Ghost towns

The Sunday Times has an article today on how the recession is depressing high streets across the UK.

For Wales, and Anglesey in particular, it does not make happy reading with three towns in the top ten of Britain’s worst-hit high streets. Holyhead is the worst, with 39% of all shops in the high street being empty and llangefni, the second major town on the island, having just under a quarter of its shops empty.
  1. Holyhead (39%)
  2. Beckton, London (37%)
  3. Rochdale (29%)
  4. Blaydon, Tyne and Wear (28%)
  5. Rotherham (26%)
  6. Barry, South Glamorgan (24%)
  7. Kirkintilloch, Glasgow (24%)
  8. Loughborough (24%)
  9. Llangefni, North Wales (23%)
  10. Small Heath, Birmingham (23%)

So what can be done.
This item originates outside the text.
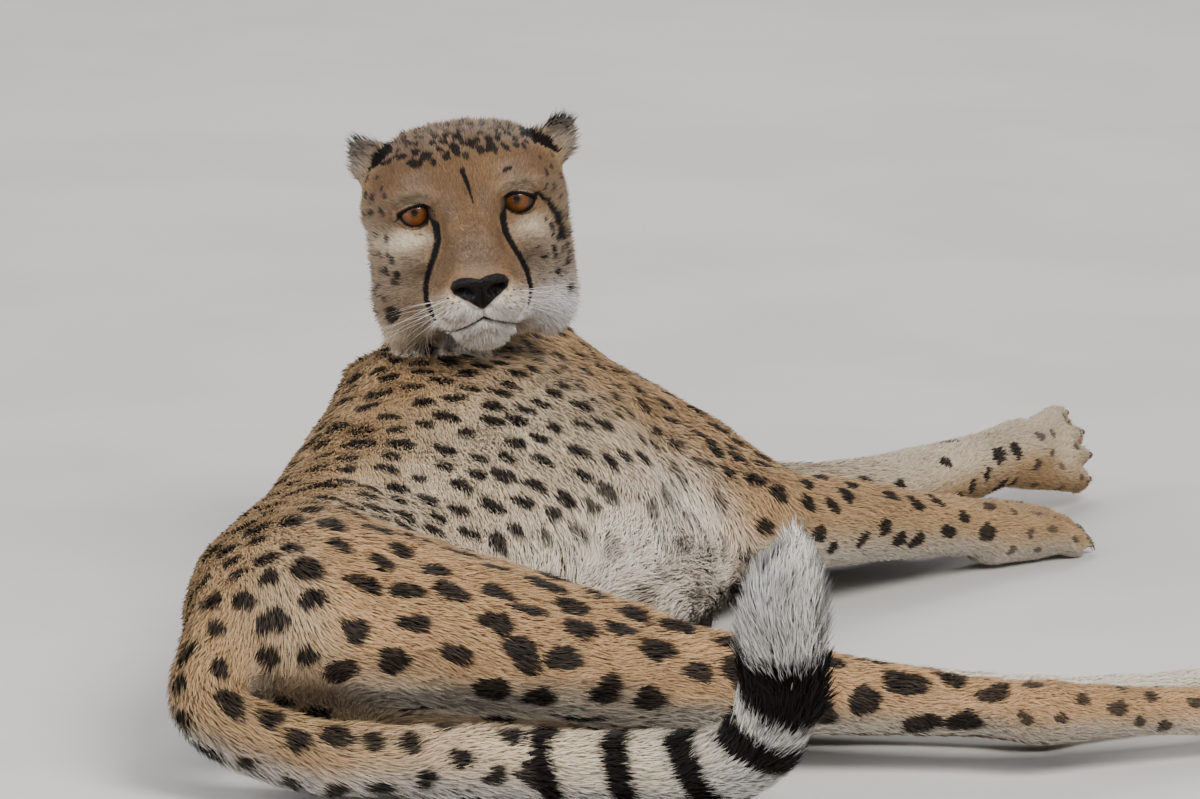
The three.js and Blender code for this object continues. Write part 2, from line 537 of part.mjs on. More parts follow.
const neckCut = cut([-68, 600, 176], [-0.32, 0.3, 0.9], 250);
const headCut = cut([-60, 556, 286], [0.12, -0.98, 0.08], 260);
const tailCuts = [cut([95, -152, 31], [1, 0.18, 0], 90), cut([350, -155, 72], [0.5, -0.3, 1], 92)];

const flesh = {};
flesh.head = (() => {
  const at = new THREE.Vector3(0, -30, -20).applyMatrix4(headFrame).toArray();
  const [lo, hi] = around([at], 150);
  return piece({ field: headOnNeck, lo, hi, cell: FINE.head, cuts: [headCut, neckCut],
    keep: at });
})();
flesh.neck = piece({ lo: [-190, 480, 100], hi: [80, 760, 400], cell: FINE.neck,
  cuts: [neckCut, headCut], less: order.map((n) => grown[n]), keep: [-78, 640, 226] });
flesh.trunk = piece({ field: headless, lo: [-200, -230, -30], hi: [220, 740, 250],
  cell: FINE.trunk, cuts: [neckCut], less: order.map((n) => grown[n]), keep: [0, 300, 86] });
const legless = (lo, hi, cuts, keep) => piece({ field: headless, lo, hi, cell: FINE.tail, cuts,
  within: region.tail, less: order.slice(0, 4).map((n) => grown[n]), keep });
flesh.tail_base = legless([-90, -240, -12], [140, -60, 150], [tailCuts[0]], [-10, -172, 45]);
flesh.tail_middle = legless([60, -215, -12], [400, -90, 130], tailCuts, [230, -140, 31]);
flesh.tail_tip = legless([300, -250, 40], [430, -105, 232], [tailCuts[1]], [366, -180, 140]);

// The cut across a leg, between two of its segments.
function legPieces(name, leg, segments, cuts) {
  const less = order.slice(0, order.indexOf(name)).map((n) => grown[n]);
  for (const [label, points, r, cell, keep, claws] of segments) {
    const [lo, hi] = around(points, r);
    let s = piece({ lo, hi, cell, cuts, within: region[name], less, keep });
    for (const c of claws || []) s = s.add(cone(c, 3.6)).subtract(under);
    flesh[label] = s;
  }
}
const toe = (p) => p.claws.map((c) => c[1]);
// At a bent joint the cut halves the angle between the two bones.
const elbowCut = (at, arm, forearm) => cut(along(at, forearm, 6),
  along(unit(arm), unit(forearm), 1), 190);
const wristCut = (at, dir) => cut(along(at, dir, -14), dir, 96);
{
  const d = rightFore;
  legPieces("foreRight", foreRight, [
    ["foreleg_right_upper", [[-60, 620, 150], rightElbow, [-20, 510, 100]], 70, FINE.upper_arm, [100, 545, 110]],
    ["foreleg_right_lower", [rightElbow, rightWrist], 60, FINE.forearm, along(rightElbow, d, 130)],
    ["foreleg_right_paw", [rightWrist, ...toe(foreRight.paw)], 34, FINE.paw, foreRight.paw.claws[1][0], foreRight.paw.claws],
  ], [elbowCut(rightElbow, [196, -106, -63], d), wristCut(rightWrist, d)]);
}
{
  const d = leftFore;
  legPieces("foreLeft", foreLeft, [
    ["foreleg_left_upper", [[-60, 540, 50], leftElbow, [-20, 660, 50]], 70, FINE.upper_arm, [110, 620, 44]],
    ["foreleg_left_lower", [leftElbow, leftWrist], 60, FINE.forearm, along(leftElbow, d, 130)],
    ["foreleg_left_paw", [leftWrist, ...toe(foreLeft.paw)], 34, FINE.paw, foreLeft.paw.claws[1][0], foreLeft.paw.claws],
  ], [elbowCut(leftElbow, [222, 72, -4], d), wristCut(leftWrist, d)]);
}
legPieces("hindRight", hindRight, [
  ["hind_leg_right_thigh", [[-60, -100, 60], [290, 90, 170]], 60, FINE.thigh, [130, 0, 98]],
  ["hind_leg_right_shank", [rightKnee, rightHock], 62, FINE.shank, [400, 34, 52]],
  ["hind_leg_right_foot", [rightHock, ...toe(hindRight.paw)], 44, FINE.foot, [590, 128, 30], hindRight.paw.claws],
], [cut([285, 19, 62], [1, 0.08, -0.06], 170), cut([474, 45, 48], [1, 0.15, -0.05], 110)]);
legPieces("hindLeft", hindLeft, [
  ["hind_leg_left_thigh", [[-60, -90, 40], [270, 160, 60]], 60, FINE.thigh, [150, 70, 40]],
  ["hind_leg_left_shank", [leftKnee, leftHock], 62, FINE.shank, [380, 118, 31]],
  ["hind_leg_left_foot", [leftHock, ...toe(hindLeft.paw)], 44, FINE.foot, [560, 210, 25], hindLeft.paw.claws],
], [cut([264, 106, 37], [1, 0.1, -0.03], 150), cut([454, 126, 28], [1, 0.1, -0.02], 110)]);

// ---------------------------------------------------------------- eyes, nose and ears
const toWorld = (p) => new THREE.Vector3(...p).applyMatrix4(headFrame).toArray();
const eyes = both((s) => toWorld(eyeAt(s)));
const [earLo, earHi] = around(both((s) => toWorld([s * 66, -62, 34])), 52);
const nodes = {};
{
  const [nl, nh] = around([toWorld([0, 64, -42])], 36);
  const nose = solidOf(noseShape, nl, nh, ...FINE.nose);
  const noseRoom = solidOf(noseShape, nl, nh, ...FINE.nose, GAP * 2.4);
  const ears = both((s) => solidOf(ear(s), ...around([toWorld([s * 66, -62, 34])], 46), ...FINE.ear));
  const earRooms = both((s) =>
    solidOf(ear(s), ...around([toWorld([s * 66, -62, 34])], 46), ...FINE.ear, GAP * 2.4));
  let head = flesh.head;
  for (const c of [...eyes.map((e) => ball(e, EYE_RADIUS + 0.45)), noseRoom, ...earRooms])
    head = head.subtract(c);
  flesh.head = head.decompose().sort((a, b) => b.volume() - a.volume())[0];
  nodes.nose = nose;
  [nodes.ear_right, nodes.ear_left] = ears;
  [nodes.eye_right, nodes.eye_left] = eyes.map((e) => ball(e, EYE_RADIUS));
}
Object.assign(nodes, flesh);

// ---------------------------------------------------------------- the scene graph
function mesh(name, solid) {
  const m = solid.getMesh(), g = new THREE.BufferGeometry();
  g.setAttribute("position", new THREE.BufferAttribute(new Float32Array(m.vertProperties), 3));
  g.setIndex(new THREE.BufferAttribute(new Uint32Array(m.triVerts), 1));
  g.computeVertexNormals();
  const colour = name.startsWith("eye") ? COLOUR.iris : name === "nose" ? COLOUR.dark
    : name === "tail_tip" ? COLOUR.pale : COLOUR.coat;
  const o = new THREE.Mesh(g, new THREE.MeshStandardMaterial({ color: colour,
    roughness: name.startsWith("eye") ? 0.1 : 0.85, metalness: 0 }));
  o.name = name;
  return o;
}
// Each region is a group set at its own joint, and its meshes are placed from there.
const joints = {
  head_and_neck: [[-68, 600, 176], ["head", "neck", "nose", "ear_right", "ear_left",
    "eye_right", "eye_left"]],
  body: [[0, 300, 0], ["trunk"]],
  tail: [[-40, -120, 96], ["tail_base", "tail_middle", "tail_tip"]],
  foreleg_right: [rightElbow, ["upper", "lower", "paw"].map((n) => "foreleg_right_" + n)],
  foreleg_left: [leftElbow, ["upper", "lower", "paw"].map((n) => "foreleg_left_" + n)],
  hind_leg_right: [rightKnee, ["thigh", "shank", "foot"].map((n) => "hind_leg_right_" + n)],
  hind_leg_left: [leftKnee, ["thigh", "shank", "foot"].map((n) => "hind_leg_left_" + n)],
};
const cheetah = new THREE.Group();
for (const [at, names] of Object.values(joints)) {
  const group = new THREE.Group();
  group.position.set(...at);
  for (const name of names) {
    const m = mesh(name, nodes[name]);
    m.geometry.translate(...at.map((v) => -v));
    group.add(m);
  }
  cheetah.add(group);
}
export default cheetah;
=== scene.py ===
# %% [markdown]
# # A cheetah at rest
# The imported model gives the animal's outline, out to the tips of its coat. This lesson builds
# what is seen: one seamless skin a little inside that outline, real eyes, claws and whiskers,
# and a coat of fine mesh hairs that follows the lie of the fur.
# All numbers are in metres, in the model's own frame: +Z up, +Y from rump to breast.

# %% Load the frame
import json
import math
import time
import bmesh
import bpy
import numpy as np
from mathutils import Matrix, Vector, kdtree

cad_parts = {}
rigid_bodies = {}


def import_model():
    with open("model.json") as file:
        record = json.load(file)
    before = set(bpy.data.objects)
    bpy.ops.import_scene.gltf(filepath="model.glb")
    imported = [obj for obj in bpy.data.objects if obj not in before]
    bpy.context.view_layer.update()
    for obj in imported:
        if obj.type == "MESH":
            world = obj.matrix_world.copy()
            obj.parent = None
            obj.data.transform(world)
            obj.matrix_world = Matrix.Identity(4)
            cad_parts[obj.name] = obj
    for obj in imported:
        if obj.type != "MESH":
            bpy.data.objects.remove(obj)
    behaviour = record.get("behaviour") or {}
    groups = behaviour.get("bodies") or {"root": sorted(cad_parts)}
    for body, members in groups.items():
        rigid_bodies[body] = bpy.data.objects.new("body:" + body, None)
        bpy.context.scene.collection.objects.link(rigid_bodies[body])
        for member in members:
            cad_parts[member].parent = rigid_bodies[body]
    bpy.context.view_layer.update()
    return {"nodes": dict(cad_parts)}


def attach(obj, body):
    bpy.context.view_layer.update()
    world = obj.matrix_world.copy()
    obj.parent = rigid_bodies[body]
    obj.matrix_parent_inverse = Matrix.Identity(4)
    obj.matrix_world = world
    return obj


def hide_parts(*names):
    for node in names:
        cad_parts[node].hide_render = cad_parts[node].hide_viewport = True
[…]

A number of solutions are suggested, including

  • Rates freeze - Retailers want Alistair Darling, the chancellor, to freeze a 5% increase in business rates due next month
  • Upward rent review - Clauses that allow landlords to raise rents automatically should be scrapped, argues the British Retail Consortium
  • Emergency powers - Councils want to be able to take over shops vacant for more than three months and turn them into galleries, community centres and other public spaces. They would pay a modest rent
  • Vat cut - Councils want the Vat rate to be reduced from 15% to 5% for the refurbishment of empty premises to encourage shops to reopen
  • Cheap parking - Councils should no longer regard parking as a way of generating revenue, instead stimulating trade by charging less, the Federation of Small Businesses (FSB) argues. Councils raised £1.6 billion in 2005, the latest year for which figures are available
  • Planning - Small businesses want the government to give planners discretionary powers to veto out-of-town shopping centres if there is a risk they could weaken the high street
  • Post offices - They should be kept open if they are profitable
However, as this blog has said time and time again, there needs to be an urgent freezing of business rates across Wales to ensure that small shops can survive through this current downturn. After all, if the Assembly can make £46 million available to help the car industry, then it could, and should, do the same for our retail sector.